The same result obtained in this reservoir (Sand A) across well one was also obtained in other wells and also in Sand C.

Conclusion

  • This research highlighted the advantage of utilizing an integrated method in reservoir characterization. Since all methods define different properties of the reservoir, it is best to utilize an integrated method in order that all properties of the reservoir that are critical to determining their producibility are properly defined.

  • The results from the Petrophysical analysis and Seismic interpretation and modeling were successfully quality checked with the use of rock-physics cross-plots. The reservoirs were found to be highly productive due to their good effective pore connectivity properties. (Average Фeffective = 23% & 22% and Average Kaverage = 1754md & 2295md for Sand A and B, respectively.)

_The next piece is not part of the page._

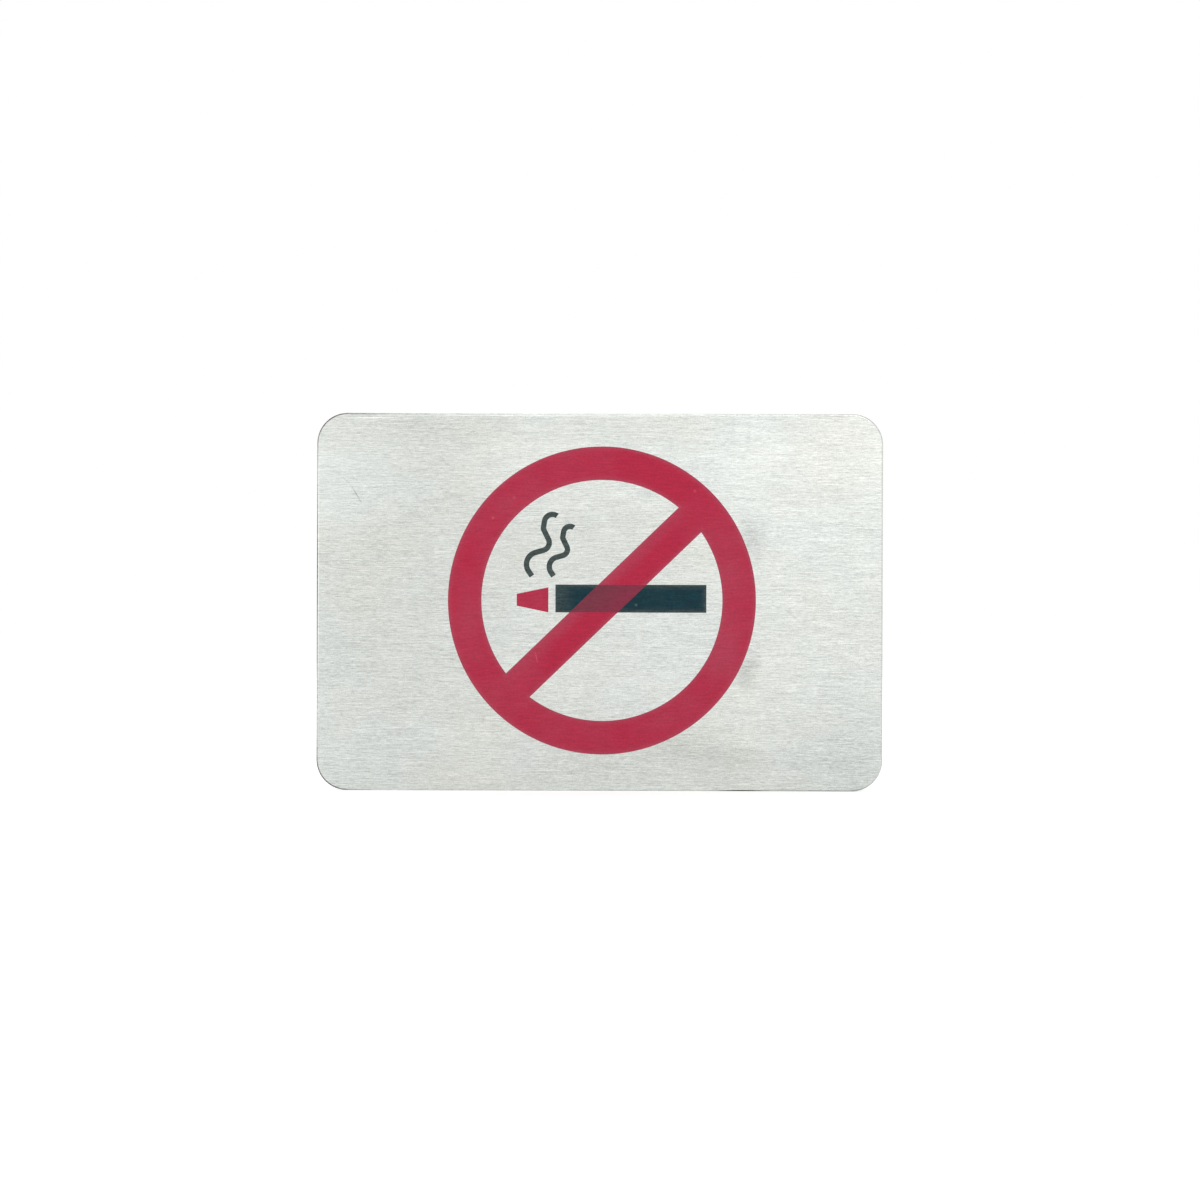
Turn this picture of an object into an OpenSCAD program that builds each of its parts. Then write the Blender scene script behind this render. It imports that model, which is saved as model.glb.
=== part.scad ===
// No smoking sign: a thin brushed stainless steel plate with round corners, screen printed with a
// prohibition ring over a cigarette, and held to the wall by strips of double-sided foam tape.
// Sizes are in millimetres. The finished sign stands upright: x runs to the right, z runs up, and
// the front looks towards -y. The wall is the plane y = 0, and the origin is the sign's centre on it.

/* [Plate] */
// Width of the steel plate
plate_w = 120; // [90:1:240]
// Height of the steel plate
plate_h = 80; // [66.7:0.1:160]
// Thickness of the sheet
plate_t = 1; // [0.8:0.1:3]
// Radius of the plate's corners, seen from the front
corner_r = 6.5; // [2:0.1:20]
// Rounding that the blanking tool leaves round the front edge
edge_roll = 0.4; // [0.1:0.05:0.5]
// Bevel that deburring leaves round the back edge
back_bevel = 0.1; // [0.05:0.05:0.2]

/* [Prohibition ring] */
// Outside diameter of the red ring. The cigarette and its smoke follow the room inside it.
ring_d = 65.3; // [50:0.1:78]
// Width of the ring's band
ring_band = 7.1; // [3:0.1:9]
// Width of the slash across the ring
slash_w = 7.1; // [3:0.1:9]
// Angle of the slash above the horizontal, rising to the right
slash_angle = 44; // [30:1:60]
// How far the slash's centre line passes below and to the right of the ring's centre
slash_shift = 0.6; // [0:0.1:2]
// How far the print sits to the right of the plate's centre
print_right = 0.45; // [-2:0.05:2]
// How far the print sits above the plate's centre
print_up = 0.35; // [-0.5:0.05:0.5]

/* [Cigarette] */
// Height of the black body
body_h = 5.9; // [3:0.1:9]
// Gap between the body's right end and the inside of the ring, along the ring's diameter
body_end_gap = 3.4; // [1:0.1:8]
// How far the body's centre line lies above the ring's centre
body_up = 0.4; // [-2:0.05:2]
// Length of the red ember
ember_l = 6.7; // [3:0.1:10]
// Height of the ember where it faces the body
ember_root_h = 5.3; // [3:0.1:9]
// Height of the ember at its tip
ember_tip_h = 2.5; // [1:0.1:5]
// Gap between the ember and the body
ember_gap = 1.5; // [0.5:0.1:3]
// Gap between the ember's tip and the inside of the ring, along the ring's diameter
ember_end_gap = 7.5; // [1:0.1:10]
// How far the ember's centre line lies above the ring's centre
ember_up = 0.1; // [-2:0.05:2]

/* [Smoke] */
// Width of the smoke's stroke
stroke_w = 1.15; // [0.5:0.05:1.5]
// Gap between the cigarette body's top line and the middle of a curl's foot
smoke_gap = 1.8; // [1:0.1:4]
// How far the tall curl's foot stands to the right of the ember's tip
foot_from_tip = 3.2; // [0:0.1:6]
// Spacing of the two curls, foot to foot
curl_pitch = 4.6; // [4:0.1:6]
// Size of the short curl's centre line beside the tall curl's
short_share = 0.8; // [0.6:0.05:1]
// Direction in which a curl leaves its foot, from the horizontal
foot_angle = 125; // [100:1:140]
// Straight run at the foot
foot_l = 1.2; // [0.5:0.1:3]
// Radius of the bowl above the foot
bowl_r = 2.6; // [1.5:0.1:4]
// Turn of the bowl
bowl_turn = 109; // [60:1:140]
// Straight run from the bowl to the bend
drift_l = 1.8; // [0.5:0.1:4]
// Radius of the bend that turns the curl upwards again
bend_r = 1.65; // [1.2:0.05:4]
// Turn of the bend
bend_turn = 100; // [60:1:140]
// Straight run from the bend to the kink
lean_l = 2.3; // [0.5:0.1:4]
// Radius left on the inside of the kink
kink_in_r = 0.1; // [0.05:0.05:0.5]
// Turn of the kink
kink_turn = 35; // [10:1:60]
// Straight run from the kink to the hook
rise_l = 1.4; // [0.5:0.1:4]
// Radius of the hook at the top
hook_r = 1.7; // [1.2:0.1:4]
// Turn of the hook
hook_turn = 117; // [60:1:140]

/* [Ink] */
// Thickness of one coat of ink
ink_t = 0.03; // [0.02:0.002:0.06]
// How far the red coat stays raised past the edge of the black coat that it crosses
ink_lap = 0.15; // [0.05:0.05:0.4]

/* [Foam tape] */
// Width of a strip of tape
tape_w = 12; // [6:1:14]
// Thickness of the tape
tape_t = 1; // [0.5:0.1:2]
// Gap between the ends of a strip and the plate's sides
tape_side_gap = 10; // [7:1:25]
// Gap between an outer strip and the plate's top or bottom edge
tape_edge_gap = 8; // [7:1:10]

/* [Hidden] */
$fn = 180;

steel_colour = "#dbded9";
red_ink_colour = "#b2374c";
black_ink_colour = "#2b3d43";
tape_colour = "#f1f0ec";

// Straight part of the plate's outline, between the corner arcs
flat_w = plate_w - 2 * corner_r;
flat_h = plate_h - 2 * corner_r;

// Height of the plate's printed face above the wall
face_up = tape_t + plate_t;

ring_r = ring_d / 2;
ring_in_r = ring_r - ring_band;
// The slash runs on under the ring's band as far as the middle of it
slash_reach = ring_r - ring_band / 2;

// The cigarette and its smoke are drawn for a ring of this inner radius, and then sized to fit
drawn_in_r = 25.55;
art_scale = ring_in_r / drawn_in_r;

// As drawn, the cigarette fills the ring's inner diameter, less the gaps at its two ends
ember_tip_x = -drawn_in_r + ember_end_gap;
ember_root_x = ember_tip_x + ember_l;
body_left = ember_root_x + ember_gap;
body_right = drawn_in_r - body_end_gap;
body_l = body_right - body_left;
body_x = (body_left + body_right) / 2;

// The curls stand on one line above the cigarette
tall_foot_x = ember_tip_x + foot_from_tip;
short_foot_x = tall_foot_x + curl_pitch;
foot_y = body_up + body_h / 2 + smoke_gap;
kink_r = stroke_w / 2 + kink_in_r;
// Turn between two stations along a bend of the smoke
station_turn = 5;

tape_l = plate_w - 2 * tape_side_gap;
tape_up = plate_h / 2 - tape_edge_gap - tape_w / 2;

// The sign is drawn lying on its back, with its artwork in the xy plane, and then stood up
module stand_up() {
    rotate([90, 0, 0])
        children();
}

// Places artwork on the plate's face, measured from the ring's centre
module on_face() {
    stand_up()
        translate([print_right, print_up, face_up])
            children();
}

// Section through the plate's rim, from where a corner arc has its centre out to the edge.
// Its base is the back of the sheet.
module rim_section() {
    difference() {
        polygon([
            [0, 0],
            [corner_r - back_bevel, 0],
            [corner_r, back_bevel],
            [corner_r, plate_t],
            [0, plate_t]
        ]);
        translate([corner_r - edge_roll, plate_t - edge_roll])
            difference() {
                square(edge_roll);
                circle(edge_roll);
            }
    }
}

// A straight stretch of the rim, whose edge looks towards +x
module rim_straight(distance, length) {
    translate([distance, length / 2, 0])
        rotate([90, 0, 0])
            linear_extrude(length)
                rim_section();
}

module sign_plate() {
    color(steel_colour)
        stand_up()
            translate([0, 0, tape_t]) {
                translate([-flat_w / 2, -flat_h / 2, 0])
                    cube([flat_w, flat_h, plate_t]);
                for (half_turn = [0, 180])
                    rotate([0, 0, half_turn]) {
                        rim_straight(flat_w / 2, flat_h);
                        rotate([0, 0, 90])
                            rim_straight(flat_h / 2, flat_w);
                        translate([flat_w / 2, flat_h / 2, 0])
                            rotate_extrude(angle = 90)
                                rim_section();
                        translate([-flat_w / 2, flat_h / 2, 0])
                            rotate([0, 0, 90])
                                rotate_extrude(angle = 90)
                                    rim_section();
                    }
            }
}

module ring_outline() {
    difference() {
        circle(ring_r);
        circle(ring_in_r);
    }
    intersection() {
        circle(slash_reach);
        rotate(slash_angle)
            translate([0, -slash_shift])
                square([2 * ring_r, slash_w], center = true);
    }
}

// The cigarette's body, with its edges moved out by grow
module body_outline(grow = 0) {
    translate([art_scale * body_x, art_scale * body_up])
        square([art_scale * body_l + 2 * grow, art_scale * body_h + 2 * grow], center = true);
}

module cigarette_body() {
    color(black_ink_colour)
        on_face()
            linear_extrude(ink_t)
                body_outline();
}

// The red coat is printed last. It steps up over the black body and comes down again beyond it.
module prohibition_ring() {
    color(red_ink_colour)
        on_face()
            difference() {
                union() {
                    linear_extrude(ink_t)
                        ring_outline();
                    linear_extrude(2 * ink_t)
                        intersection() {
                            ring_outline();
                            body_outline(ink_lap);
                        }
                }
                linear_extrude(ink_t)
                    body_outline();
            }
}

module ember() {
    color(red_ink_colour)
        on_face()
            linear_extrude(ink_t)
                scale(art_scale)
                    polygon([
                        [ember_tip_x, ember_up - ember_tip_h / 2],
                        [ember_root_x, ember_up - ember_root_h / 2],
                        [ember_root_x, ember_up + ember_root_h / 2],
                        [ember_tip_x, ember_up + ember_tip_h / 2]
                    ]);
}

// A curl's centre line is a chain of runs. A straight run is [length, 0], and a bend is
// [radius, turn], where a positive turn goes to the left.
function curl_runs(share) = [
    [foot_l * share, 0],
    [bowl_r * share, -bowl_turn],
    [drift_l * share, 0],
    [bend_r * share, bend_turn],
    [lean_l * share, 0],
    [kink_r, -kink_turn],
    [rise_l * share, 0],
    [hook_r * share, -hook_turn]
];

// A station is a place on the centre line, [x, y, heading]. This one lies a given part of the way
// along a run.
function station_on(run, from, part) =
    let (
        size = run[0],
        turn = run[1],
        heading = from[2],
        new_heading = heading + turn * part,
        to_centre = sign(turn) * size
    )
    turn == 0
        ? [from[0] + size * part * cos(heading), from[1] + size * part * sin(heading), heading]
        : [
            from[0] + to_centre * (sin(new_heading) - sin(heading)),
            from[1] - to_centre * (cos(new_heading) - cos(heading)),
            new_heading
        ];

// The stations of all runs from the given one on, beginning with the station where it starts
function stations_from(runs, index, from) =
    index == len(runs)
        ? [from]
        : let (
            run = runs[index],
            steps = max(1, ceil(abs(run[1]) / station_turn))
        )
        concat(
            [for (step = [0:steps - 1]) station_on(run, from, step / steps)],
            stations_from(runs, index + 1, station_on(run, from, 1))
        );

// The point that lies off to the left of a station
function beside(station, off) = [
    station[0] - off * sin(station[2]),
    station[1] + off * cos(station[2])
];

// A stroke of smoke with square-cut ends, from its foot at the given x
module curl(foot_x, share) {
    stations = stations_from(curl_runs(share), 0, [foot_x, foot_y, foot_angle]);
    count = len(stations);
    right_side = [for (i = [0:count - 1]) beside(stations[i], -stroke_w / 2)];
    left_side = [for (i = [count - 1:-1:0]) beside(stations[i], stroke_w / 2)];
    color(black_ink_colour)
        on_face()
            linear_extrude(ink_t)
                scale(art_scale)
                    polygon(concat(right_side, left_side));
}

module smoke_curl_tall() {
    curl(tall_foot_x, 1);
}

module smoke_curl_short() {
    curl(short_foot_x, short_share);
}

// A strip of foam tape between the wall and the plate, at a height above the sign's centre
module tape(up) {
    color(tape_colour)
        stand_up()
            translate([-tape_l / 2, up - tape_w / 2, 0])
                cube([tape_l, tape_w, tape_t]);
}

module tape_upper() {
    tape(tape_up);
}

module tape_middle() {
    tape(0);
}

module tape_lower() {
    tape(-tape_up);
}

sign_plate();
cigarette_body();
smoke_curl_tall();
smoke_curl_short();
prohibition_ring();
ember();
tape_upper();
tape_middle();
tape_lower();
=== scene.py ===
import math

import bmesh
import bpy
from bpy.props import FloatProperty, FloatVectorProperty, IntProperty, PointerProperty
from mathutils import Matrix, Vector, noise


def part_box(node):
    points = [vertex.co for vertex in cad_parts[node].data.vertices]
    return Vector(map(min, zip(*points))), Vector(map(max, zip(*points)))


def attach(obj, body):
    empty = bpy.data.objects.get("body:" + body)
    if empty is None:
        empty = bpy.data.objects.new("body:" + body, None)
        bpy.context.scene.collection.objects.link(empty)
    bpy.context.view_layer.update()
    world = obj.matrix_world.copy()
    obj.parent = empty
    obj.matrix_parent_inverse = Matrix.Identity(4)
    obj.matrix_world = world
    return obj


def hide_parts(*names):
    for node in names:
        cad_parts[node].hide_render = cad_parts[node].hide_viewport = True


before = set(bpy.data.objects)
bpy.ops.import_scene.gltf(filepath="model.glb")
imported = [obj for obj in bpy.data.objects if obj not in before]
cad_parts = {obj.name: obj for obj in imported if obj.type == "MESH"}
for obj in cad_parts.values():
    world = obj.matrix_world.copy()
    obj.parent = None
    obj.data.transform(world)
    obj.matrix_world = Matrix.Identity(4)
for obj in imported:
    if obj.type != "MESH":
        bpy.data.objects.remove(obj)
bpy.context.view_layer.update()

bl_info = {
    "name": "No smoking sign",
    "version": (1, 0, 0),
    "blender": (4, 5, 0),
    "location": "3D View > Sidebar > Sign",
    "description": "Brushed steel sign with a screen printed pictogram and foam tape on its back",
    "category": "Object",
}

MM = 0.001
X_AXIS = Vector((1, 0, 0))
Y_AXIS = Vector((0, 1, 0))
Z_AXIS = Vector((0, 0, 1))
# The sign looks towards -Y and the wall is at y = 0
PLATE_LOW, PLATE_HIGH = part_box("sign_plate")
RING_LOW, RING_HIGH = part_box("prohibition_ring")
BODY_LOW, BODY_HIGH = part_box("cigarette_body")
BODY_MIDDLE = (BODY_LOW + BODY_HIGH) / 2
BODY_HALF = (BODY_HIGH - BODY_LOW) / 2
# Nearer than this, two places count as the same
SAME = 0.001 * MM
# Points nearer than this are merged
MERGED = 0.0001 * MM


def linear(hex_colour):
    """An sRGB hex colour such as #d8dad6 as linear red, green and blue."""
    values = [int(hex_colour[i:i + 2], 16) / 255 for i in (1, 3, 5)]
    return tuple(v / 12.92 if v <= 0.04045 else ((v + 0.055) / 1.055) ** 2.4 for v in values)


def length(name, millimetres, description):
    return FloatProperty(
        name=name, description=description, default=millimetres * MM, min=0.0, precision=5,
        subtype="DISTANCE", unit="LENGTH",
    )


def colour(name, hex_colour, description):
    return FloatVectorProperty(
        name=name, description=description, default=linear(hex_colour), size=3,
        min=0.0, max=1.0, subtype="COLOR",
    )


class PlateSettings(bpy.types.PropertyGroup):
    corner_radius: length("Corner radius", 6.5, "Radius of the corners, seen from the front")
    edge_roll: length("Edge roll", 0.4, "Rounding that blanking leaves round the front edge")
    back_bevel: length("Back bevel", 0.1, "Bevel that deburring leaves round the back edge")
    burnish: length("Burnished band", 0.2, "Bright band of the cut edge, behind the edge roll")
    corner_segments: IntProperty(
        name="Corner segments", description="Faces round each corner", default=28, min=4,
    )
    roll_segments: IntProperty(
        name="Roll segments", description="Faces across the rounded front edge", default=8, min=2,
    )
    line_height: length("Line height", 0.22, "Height of the brushing lines")
    short_line: length("Short lines", 1.1, "Length of the shortest brushing lines")
    middle_line: length("Middle lines", 2.6, "Length of the middling brushing lines")
    long_line: length("Long lines", 9.0, "Length of the longest brushing lines")
    steel: colour("Steel", "#d1d3cd", "Brushed face")
    steel_cool: colour("Cool cast", "#d0d4d1", "Greenish cloudy cast on the brushed face")
    mill: colour("Mill finish", "#b9bbba", "Rolled back of the sheet")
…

  • The Rock Physics analysis aided in the generation of missing data such as the shear velocity and also confirmed that the research work was carried out accurately (i.e., the petrophysical analysis was highly accurate in defining the reservoir properties). Furthermore, it showed that the lithologies within the reservoir were partially cemented (the lower portion) and poorly compacted which indicates a huge possibility of compartmentalization and brittle fracturing within the reservoir.

  • Sokab 6 was found to possess the most potential for hydrocarbon production due to its pore properties (Average Фeffective = 24% & 25.5% and Kaverage = 3209md & 3439md in reservoirs A and C). Also, the pore connectivity across the wells was found to generally increase Northwards in the North-West portion of the field. It is thus advisable to carry further exploration activities in that part of the field for more prospects to be identified.